Military and Veterans' Benefits:
Analysis of VA Compensation Levels for Survivors of Veterans and Servicemembers
GAO-10-62: Published: Nov 13, 2009. Publicly Released: Nov 13, 2009.
The Dependency and Indemnity Compensation (DIC) program provides monthly payments to the survivors of those who died as a result of a service-connected disability or while on active duty in the military. In fiscal year 2008, the Department of Veterans Affairs (VA) paid over $4.7 billion to about 354,000 survivors, replacing a portion of income lost with the death of the veteran or servicemember. The Veterans' Benefits Improvement Act of 2008 directed the Government Accountability Office (GAO) to study the DIC program and the levels of payments it provides. This report addresses (1) the extent to which DIC replaces VA disability compensation or active duty military pay lost due to the death of a veteran or servicemember, and (2) how DIC benefits compare to benefits for survivors of civilian federal employees. GAO obtained and analyzed data on DIC payments, VA disability compensation, and military pay rates. GAO also obtained information on survivor benefits under federal employee retirement and workers' compensation programs. GAO did not include in its analysis other sources of income survivors may receive, such as Social Security, private pensions, and life insurance. Lastly, GAO interviewed officials from VA and groups representing veterans, servicemembers, and their survivors.

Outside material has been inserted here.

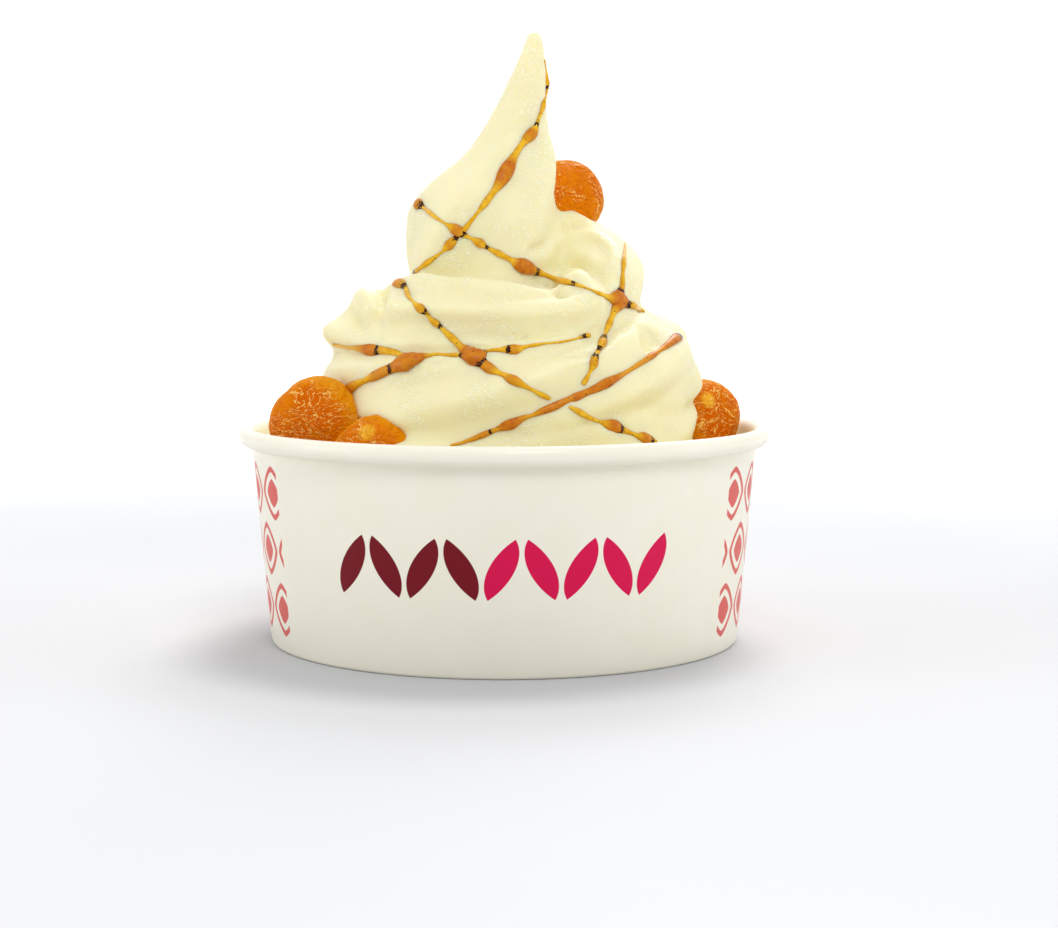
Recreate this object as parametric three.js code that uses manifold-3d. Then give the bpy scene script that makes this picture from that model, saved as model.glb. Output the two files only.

For more than half of survivors who recently began collecting DIC, the benefit replaced between 35 and 55 percent of the VA disability compensation or estimated military pay lost due to the death of a veteran or servicemember. Because DIC provides generally flat payments, the rate at which it replaced lost income varied according to the amount of prior income, such as VA disability compensation. The most common survivor was an older female spouse of a totally disabled veteran who, in 2009, received $1,154 per month--the base DIC payment--compared with $2,823 per month paid in VA disability compensation to the disabled veteran prior to death. In these cases, DIC replaced 41 percent of prior compensation. There were, however, DIC recipients at the far ends of the scale. For example, for surviving spouses of mid-ranked officers who died on active duty, the flat rate DIC payment represented 19 percent of prior military pay; for survivors of partially disabled veterans who had received relatively low VA disability compensation, the flat rate DIC payment sometimes represented more than 100 percent of prior compensation. When comparing survivor benefits for DIC with those for comparably paid civilian federal employees, DIC benefits are generally higher than survivor benefits paid by federal retirement programs, but lower than those paid by federal workers' compensation. The DIC program's flat payment structure differs from federal programs in which payment amounts are based on employee salaries and years of employment. We found that for most survivors, DIC provides higher benefits than the federal retirement programs because it gives more money to survivors of lower paid individuals, who comprise the majority of DIC recipients. In contrast, DIC payments are almost always less than workers' compensation payments for survivors of federal employees who die as a result of job-related injuries. For comparable employees, the salary levels of nearly all servicemembers in 2009 would result in higher survivor payments under workers' compensation than under the DIC program.